**WHAT TO PRODUCE**: Restate the span of lines that starts with the line containing "geometry.computeVertexNormals();" and ends with the line containing "middleOfBody = 4.7", word for word, including both, with nothing else.
━━━━━ RECORDS FOR THE EXERCISE ━━━━━
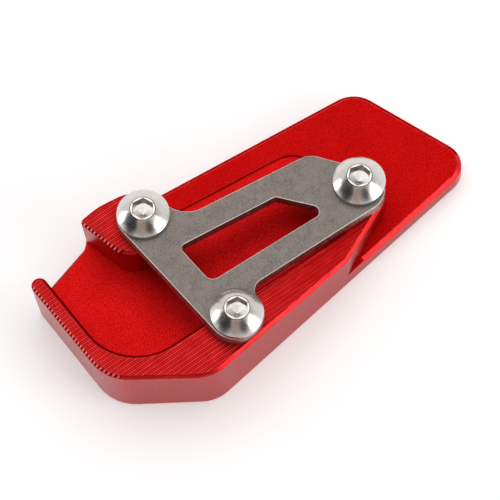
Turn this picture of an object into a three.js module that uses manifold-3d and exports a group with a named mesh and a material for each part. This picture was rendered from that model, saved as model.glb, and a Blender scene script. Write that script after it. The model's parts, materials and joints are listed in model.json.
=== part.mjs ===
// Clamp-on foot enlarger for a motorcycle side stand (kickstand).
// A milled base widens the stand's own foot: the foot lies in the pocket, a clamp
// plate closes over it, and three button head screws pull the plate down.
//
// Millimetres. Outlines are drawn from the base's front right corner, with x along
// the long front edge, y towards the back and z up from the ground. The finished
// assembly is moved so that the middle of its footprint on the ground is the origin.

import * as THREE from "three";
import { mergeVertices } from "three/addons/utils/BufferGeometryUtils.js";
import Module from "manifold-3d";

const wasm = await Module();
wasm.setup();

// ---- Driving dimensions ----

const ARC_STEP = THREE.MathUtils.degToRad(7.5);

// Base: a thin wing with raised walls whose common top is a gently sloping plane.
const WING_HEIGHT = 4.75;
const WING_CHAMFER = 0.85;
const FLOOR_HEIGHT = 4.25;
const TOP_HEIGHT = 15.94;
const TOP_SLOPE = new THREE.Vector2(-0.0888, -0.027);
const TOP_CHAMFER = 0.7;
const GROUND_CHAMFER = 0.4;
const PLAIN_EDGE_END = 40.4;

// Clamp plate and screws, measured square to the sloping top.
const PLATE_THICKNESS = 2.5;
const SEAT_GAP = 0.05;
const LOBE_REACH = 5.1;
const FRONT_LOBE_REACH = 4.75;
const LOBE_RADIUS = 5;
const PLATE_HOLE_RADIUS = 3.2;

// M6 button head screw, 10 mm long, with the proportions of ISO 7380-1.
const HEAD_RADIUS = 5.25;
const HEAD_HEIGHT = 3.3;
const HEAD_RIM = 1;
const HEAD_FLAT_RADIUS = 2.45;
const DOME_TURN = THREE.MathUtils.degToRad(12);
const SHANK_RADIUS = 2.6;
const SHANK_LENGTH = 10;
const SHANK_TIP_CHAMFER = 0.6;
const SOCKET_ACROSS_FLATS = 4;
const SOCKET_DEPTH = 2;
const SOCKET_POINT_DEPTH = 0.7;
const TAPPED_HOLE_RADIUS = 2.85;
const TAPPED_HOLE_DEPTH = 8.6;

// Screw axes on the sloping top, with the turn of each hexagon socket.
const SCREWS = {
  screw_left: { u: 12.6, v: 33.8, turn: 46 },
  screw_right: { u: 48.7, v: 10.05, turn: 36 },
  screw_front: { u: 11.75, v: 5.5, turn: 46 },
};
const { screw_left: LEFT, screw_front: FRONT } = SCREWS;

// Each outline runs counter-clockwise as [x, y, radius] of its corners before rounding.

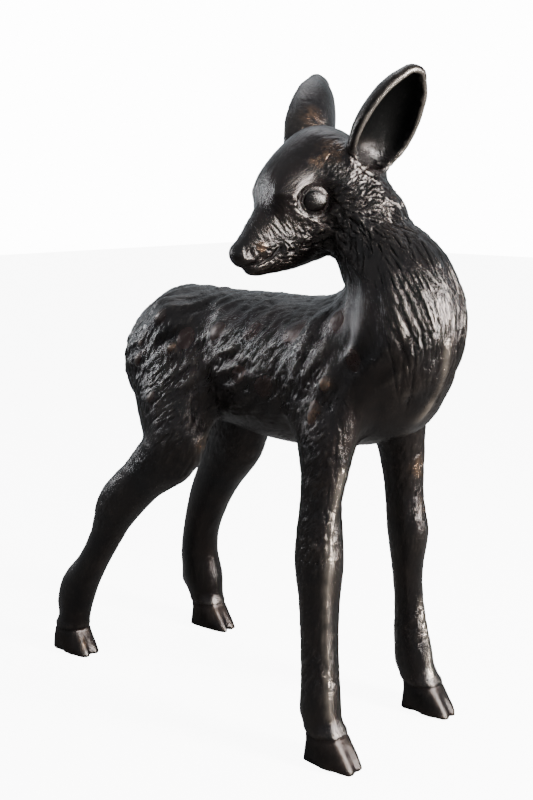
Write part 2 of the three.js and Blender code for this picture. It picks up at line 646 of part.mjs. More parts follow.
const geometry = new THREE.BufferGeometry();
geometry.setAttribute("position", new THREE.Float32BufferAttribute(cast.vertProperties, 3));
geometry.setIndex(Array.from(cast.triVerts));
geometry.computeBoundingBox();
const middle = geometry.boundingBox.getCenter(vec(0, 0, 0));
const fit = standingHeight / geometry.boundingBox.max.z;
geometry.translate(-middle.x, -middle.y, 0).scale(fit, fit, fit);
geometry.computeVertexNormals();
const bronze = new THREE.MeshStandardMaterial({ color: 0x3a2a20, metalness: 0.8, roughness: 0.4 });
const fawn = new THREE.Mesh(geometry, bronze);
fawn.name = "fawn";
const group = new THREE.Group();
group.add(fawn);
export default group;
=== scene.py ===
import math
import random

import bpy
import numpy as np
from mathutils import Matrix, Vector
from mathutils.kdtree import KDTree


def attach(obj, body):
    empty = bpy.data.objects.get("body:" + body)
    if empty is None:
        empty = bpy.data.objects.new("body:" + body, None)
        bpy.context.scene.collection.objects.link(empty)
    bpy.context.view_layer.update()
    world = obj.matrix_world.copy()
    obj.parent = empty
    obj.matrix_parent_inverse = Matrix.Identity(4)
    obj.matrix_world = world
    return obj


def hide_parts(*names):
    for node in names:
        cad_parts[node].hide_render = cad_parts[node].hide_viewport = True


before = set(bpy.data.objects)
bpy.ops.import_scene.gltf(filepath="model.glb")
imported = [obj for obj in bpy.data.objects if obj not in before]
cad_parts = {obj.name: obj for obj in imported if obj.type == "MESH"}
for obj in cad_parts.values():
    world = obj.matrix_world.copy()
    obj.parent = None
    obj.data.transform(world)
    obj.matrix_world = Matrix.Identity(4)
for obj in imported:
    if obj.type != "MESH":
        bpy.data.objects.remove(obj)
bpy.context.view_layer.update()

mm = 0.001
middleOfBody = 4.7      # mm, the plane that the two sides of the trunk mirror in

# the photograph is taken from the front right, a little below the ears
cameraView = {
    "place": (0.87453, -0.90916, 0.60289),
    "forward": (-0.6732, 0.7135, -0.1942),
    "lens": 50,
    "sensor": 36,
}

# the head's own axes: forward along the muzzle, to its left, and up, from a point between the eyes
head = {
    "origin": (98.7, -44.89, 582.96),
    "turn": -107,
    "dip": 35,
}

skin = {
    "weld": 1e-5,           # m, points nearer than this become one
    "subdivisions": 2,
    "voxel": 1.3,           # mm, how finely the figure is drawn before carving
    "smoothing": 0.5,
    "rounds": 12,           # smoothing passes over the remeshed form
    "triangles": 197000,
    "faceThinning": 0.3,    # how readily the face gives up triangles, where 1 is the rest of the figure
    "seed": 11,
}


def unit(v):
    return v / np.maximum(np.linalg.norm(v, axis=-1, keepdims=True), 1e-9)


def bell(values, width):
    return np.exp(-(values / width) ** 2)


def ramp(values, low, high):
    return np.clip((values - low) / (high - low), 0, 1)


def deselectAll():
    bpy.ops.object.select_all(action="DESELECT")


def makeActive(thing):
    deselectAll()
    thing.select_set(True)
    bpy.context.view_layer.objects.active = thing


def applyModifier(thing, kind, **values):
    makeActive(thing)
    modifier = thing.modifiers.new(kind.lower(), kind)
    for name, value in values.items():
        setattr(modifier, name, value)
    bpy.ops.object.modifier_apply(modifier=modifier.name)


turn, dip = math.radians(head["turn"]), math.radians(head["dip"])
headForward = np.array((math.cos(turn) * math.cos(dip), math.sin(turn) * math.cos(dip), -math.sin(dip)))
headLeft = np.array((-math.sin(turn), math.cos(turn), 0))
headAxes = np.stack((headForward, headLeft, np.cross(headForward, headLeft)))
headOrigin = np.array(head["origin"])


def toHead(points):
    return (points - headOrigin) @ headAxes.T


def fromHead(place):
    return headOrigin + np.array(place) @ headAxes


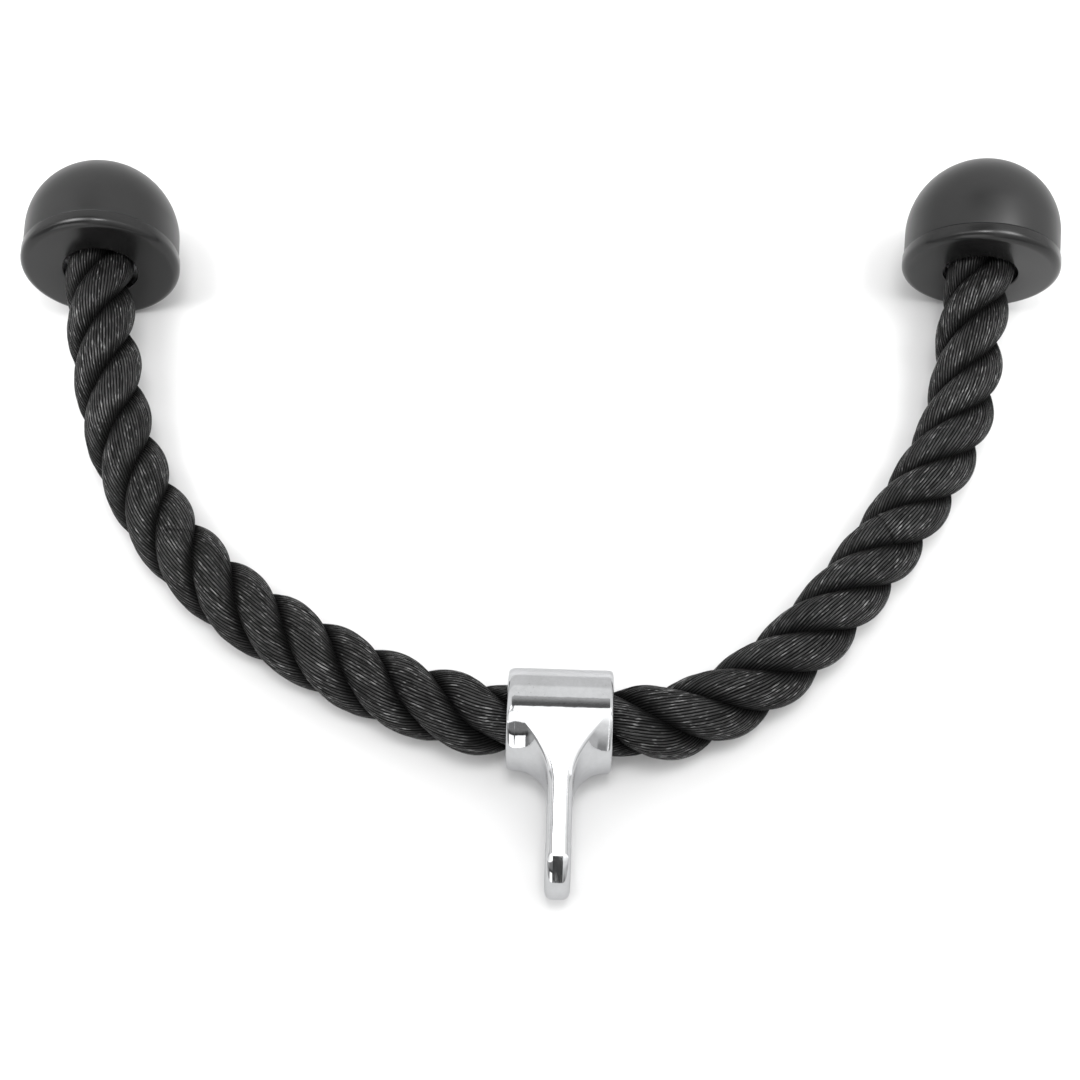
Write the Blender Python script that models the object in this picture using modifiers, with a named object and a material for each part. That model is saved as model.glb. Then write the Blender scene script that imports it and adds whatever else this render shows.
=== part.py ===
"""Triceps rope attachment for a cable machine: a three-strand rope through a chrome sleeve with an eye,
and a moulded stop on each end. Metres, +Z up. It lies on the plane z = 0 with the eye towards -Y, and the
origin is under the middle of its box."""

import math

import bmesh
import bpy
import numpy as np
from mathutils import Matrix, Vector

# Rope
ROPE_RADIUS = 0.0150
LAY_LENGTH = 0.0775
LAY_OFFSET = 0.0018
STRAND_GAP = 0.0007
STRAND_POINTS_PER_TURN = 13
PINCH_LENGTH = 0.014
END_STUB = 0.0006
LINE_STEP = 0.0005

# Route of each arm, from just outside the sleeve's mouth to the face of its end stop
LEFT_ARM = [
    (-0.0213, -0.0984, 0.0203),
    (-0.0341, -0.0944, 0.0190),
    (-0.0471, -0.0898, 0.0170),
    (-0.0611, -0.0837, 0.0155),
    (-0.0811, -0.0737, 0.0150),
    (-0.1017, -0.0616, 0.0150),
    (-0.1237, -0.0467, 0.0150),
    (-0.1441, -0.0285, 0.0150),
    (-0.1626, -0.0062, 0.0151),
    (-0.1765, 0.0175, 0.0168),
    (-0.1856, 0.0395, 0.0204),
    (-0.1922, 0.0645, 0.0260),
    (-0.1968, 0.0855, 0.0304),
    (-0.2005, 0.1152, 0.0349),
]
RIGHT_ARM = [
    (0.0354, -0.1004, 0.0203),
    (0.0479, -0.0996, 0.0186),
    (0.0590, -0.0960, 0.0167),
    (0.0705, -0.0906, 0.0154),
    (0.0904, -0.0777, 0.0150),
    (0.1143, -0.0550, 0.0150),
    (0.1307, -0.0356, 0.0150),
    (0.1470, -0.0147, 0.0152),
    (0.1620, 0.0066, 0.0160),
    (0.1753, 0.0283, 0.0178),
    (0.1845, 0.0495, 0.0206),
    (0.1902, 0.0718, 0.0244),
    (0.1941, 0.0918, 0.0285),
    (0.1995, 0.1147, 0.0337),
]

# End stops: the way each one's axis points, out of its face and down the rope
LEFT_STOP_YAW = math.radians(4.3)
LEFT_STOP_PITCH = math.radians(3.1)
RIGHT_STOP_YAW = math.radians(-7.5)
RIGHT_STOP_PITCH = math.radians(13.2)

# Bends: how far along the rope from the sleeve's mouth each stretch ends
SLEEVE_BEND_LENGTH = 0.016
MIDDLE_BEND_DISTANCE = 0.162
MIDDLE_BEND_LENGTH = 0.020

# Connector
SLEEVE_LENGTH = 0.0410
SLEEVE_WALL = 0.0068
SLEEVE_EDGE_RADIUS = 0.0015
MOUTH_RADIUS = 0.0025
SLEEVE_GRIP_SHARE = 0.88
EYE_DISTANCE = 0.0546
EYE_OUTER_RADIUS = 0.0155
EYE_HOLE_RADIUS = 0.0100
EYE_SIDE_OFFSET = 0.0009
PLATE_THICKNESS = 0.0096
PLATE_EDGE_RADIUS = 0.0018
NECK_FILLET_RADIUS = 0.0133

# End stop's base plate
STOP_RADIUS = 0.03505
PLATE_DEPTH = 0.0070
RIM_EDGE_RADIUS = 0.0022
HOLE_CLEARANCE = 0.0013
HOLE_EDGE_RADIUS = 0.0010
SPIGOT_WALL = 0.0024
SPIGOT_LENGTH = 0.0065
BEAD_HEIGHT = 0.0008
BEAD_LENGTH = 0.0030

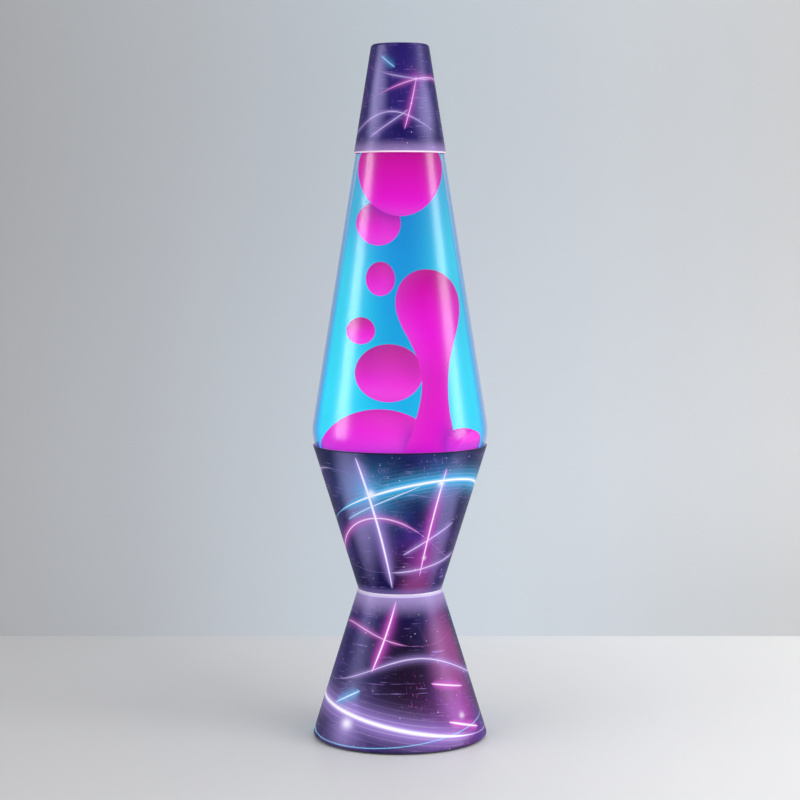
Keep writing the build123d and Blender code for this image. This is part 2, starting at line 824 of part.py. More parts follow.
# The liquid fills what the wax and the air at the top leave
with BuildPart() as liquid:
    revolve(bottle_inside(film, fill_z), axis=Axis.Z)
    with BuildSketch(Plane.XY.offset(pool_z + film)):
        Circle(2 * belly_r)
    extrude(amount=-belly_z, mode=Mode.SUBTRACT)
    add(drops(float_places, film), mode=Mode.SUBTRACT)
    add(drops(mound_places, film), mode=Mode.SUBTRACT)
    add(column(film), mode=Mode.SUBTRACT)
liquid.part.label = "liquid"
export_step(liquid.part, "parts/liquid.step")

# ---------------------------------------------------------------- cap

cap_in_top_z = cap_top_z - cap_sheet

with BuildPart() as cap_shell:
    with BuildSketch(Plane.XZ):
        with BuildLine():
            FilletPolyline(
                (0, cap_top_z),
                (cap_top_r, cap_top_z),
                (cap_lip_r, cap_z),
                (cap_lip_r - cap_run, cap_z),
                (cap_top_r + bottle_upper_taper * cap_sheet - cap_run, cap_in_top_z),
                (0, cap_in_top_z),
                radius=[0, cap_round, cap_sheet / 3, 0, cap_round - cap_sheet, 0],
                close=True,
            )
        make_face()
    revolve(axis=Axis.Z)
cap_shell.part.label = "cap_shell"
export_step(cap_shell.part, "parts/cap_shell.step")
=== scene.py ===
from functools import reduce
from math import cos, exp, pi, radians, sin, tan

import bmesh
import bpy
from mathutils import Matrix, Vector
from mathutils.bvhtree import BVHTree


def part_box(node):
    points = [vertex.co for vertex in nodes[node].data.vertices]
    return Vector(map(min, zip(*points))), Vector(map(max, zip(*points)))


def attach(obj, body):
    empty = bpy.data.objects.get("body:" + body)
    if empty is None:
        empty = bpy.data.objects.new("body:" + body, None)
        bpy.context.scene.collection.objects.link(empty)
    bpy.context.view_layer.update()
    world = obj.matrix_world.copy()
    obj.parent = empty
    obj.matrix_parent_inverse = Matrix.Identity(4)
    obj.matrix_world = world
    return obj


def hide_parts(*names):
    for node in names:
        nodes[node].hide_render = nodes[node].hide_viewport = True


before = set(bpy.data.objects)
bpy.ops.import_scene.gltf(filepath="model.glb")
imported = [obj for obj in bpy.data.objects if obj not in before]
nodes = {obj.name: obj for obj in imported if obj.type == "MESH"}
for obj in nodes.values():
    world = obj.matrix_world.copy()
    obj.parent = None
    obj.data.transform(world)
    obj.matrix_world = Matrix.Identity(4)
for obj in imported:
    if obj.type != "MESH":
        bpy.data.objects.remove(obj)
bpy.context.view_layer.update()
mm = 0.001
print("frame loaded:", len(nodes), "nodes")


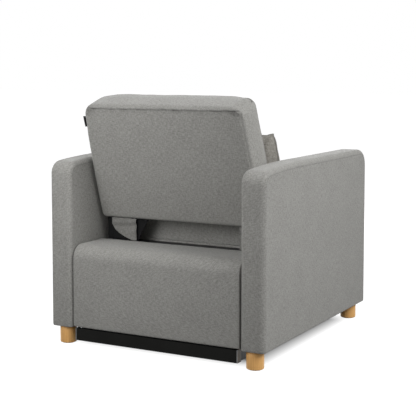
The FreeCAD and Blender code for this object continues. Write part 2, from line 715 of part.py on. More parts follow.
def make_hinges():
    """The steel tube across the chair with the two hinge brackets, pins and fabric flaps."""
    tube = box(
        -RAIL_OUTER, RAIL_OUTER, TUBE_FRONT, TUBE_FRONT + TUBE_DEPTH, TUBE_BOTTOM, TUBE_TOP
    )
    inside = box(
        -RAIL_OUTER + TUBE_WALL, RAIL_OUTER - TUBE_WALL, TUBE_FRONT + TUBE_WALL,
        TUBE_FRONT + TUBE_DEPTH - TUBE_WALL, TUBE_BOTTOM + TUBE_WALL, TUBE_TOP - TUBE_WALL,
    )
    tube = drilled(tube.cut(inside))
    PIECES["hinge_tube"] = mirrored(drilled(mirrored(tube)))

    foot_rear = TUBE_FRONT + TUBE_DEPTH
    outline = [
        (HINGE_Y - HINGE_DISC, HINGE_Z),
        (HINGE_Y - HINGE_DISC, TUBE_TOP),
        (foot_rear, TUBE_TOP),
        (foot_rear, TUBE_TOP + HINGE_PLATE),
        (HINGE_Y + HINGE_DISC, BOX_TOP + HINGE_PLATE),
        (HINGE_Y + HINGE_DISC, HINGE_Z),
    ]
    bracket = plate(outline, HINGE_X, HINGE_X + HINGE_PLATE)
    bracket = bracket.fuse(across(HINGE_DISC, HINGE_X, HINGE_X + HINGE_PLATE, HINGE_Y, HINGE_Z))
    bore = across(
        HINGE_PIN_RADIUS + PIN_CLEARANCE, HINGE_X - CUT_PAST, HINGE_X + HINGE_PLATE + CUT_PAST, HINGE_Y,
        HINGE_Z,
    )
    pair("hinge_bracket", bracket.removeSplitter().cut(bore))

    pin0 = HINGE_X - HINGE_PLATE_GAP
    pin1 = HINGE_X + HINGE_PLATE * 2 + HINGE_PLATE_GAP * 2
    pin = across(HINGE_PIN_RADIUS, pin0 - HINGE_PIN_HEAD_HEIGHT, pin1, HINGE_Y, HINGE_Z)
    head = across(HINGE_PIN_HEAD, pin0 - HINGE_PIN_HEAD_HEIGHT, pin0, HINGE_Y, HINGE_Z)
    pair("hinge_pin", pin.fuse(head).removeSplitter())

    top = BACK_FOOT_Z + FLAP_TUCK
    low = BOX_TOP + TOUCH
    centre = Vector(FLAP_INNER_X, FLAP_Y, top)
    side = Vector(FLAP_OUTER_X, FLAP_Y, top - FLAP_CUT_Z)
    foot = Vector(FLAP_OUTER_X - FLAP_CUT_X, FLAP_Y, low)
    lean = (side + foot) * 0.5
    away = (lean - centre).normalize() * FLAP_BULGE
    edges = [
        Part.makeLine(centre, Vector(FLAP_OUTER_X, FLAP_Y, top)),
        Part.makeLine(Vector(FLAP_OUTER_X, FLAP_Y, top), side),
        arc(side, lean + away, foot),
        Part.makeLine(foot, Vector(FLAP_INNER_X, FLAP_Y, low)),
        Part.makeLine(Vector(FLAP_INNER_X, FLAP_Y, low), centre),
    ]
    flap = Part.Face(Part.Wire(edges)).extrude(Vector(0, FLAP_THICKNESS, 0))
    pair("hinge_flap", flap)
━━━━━
**RESULT**:
geometry.computeVertexNormals();
const bronze = new THREE.MeshStandardMaterial({ color: 0x3a2a20, metalness: 0.8, roughness: 0.4 });
const fawn = new THREE.Mesh(geometry, bronze);
fawn.name = "fawn";
const group = new THREE.Group();
group.add(fawn);
export default group;
=== scene.py ===
import math
import random

import bpy
import numpy as np
from mathutils import Matrix, Vector
from mathutils.kdtree import KDTree


def attach(obj, body):
    empty = bpy.data.objects.get("body:" + body)
    if empty is None:
        empty = bpy.data.objects.new("body:" + body, None)
        bpy.context.scene.collection.objects.link(empty)
    bpy.context.view_layer.update()
    world = obj.matrix_world.copy()
    obj.parent = empty
    obj.matrix_parent_inverse = Matrix.Identity(4)
    obj.matrix_world = world
    return obj


def hide_parts(*names):
    for node in names:
        cad_parts[node].hide_render = cad_parts[node].hide_viewport = True


before = set(bpy.data.objects)
bpy.ops.import_scene.gltf(filepath="model.glb")
imported = [obj for obj in bpy.data.objects if obj not in before]
cad_parts = {obj.name: obj for obj in imported if obj.type == "MESH"}
for obj in cad_parts.values():
    world = obj.matrix_world.copy()
    obj.parent = None
    obj.data.transform(world)
    obj.matrix_world = Matrix.Identity(4)
for obj in imported:
    if obj.type != "MESH":
        bpy.data.objects.remove(obj)
bpy.context.view_layer.update()

mm = 0.001
middleOfBody = 4.7      # mm, the plane that the two sides of the trunk mirror in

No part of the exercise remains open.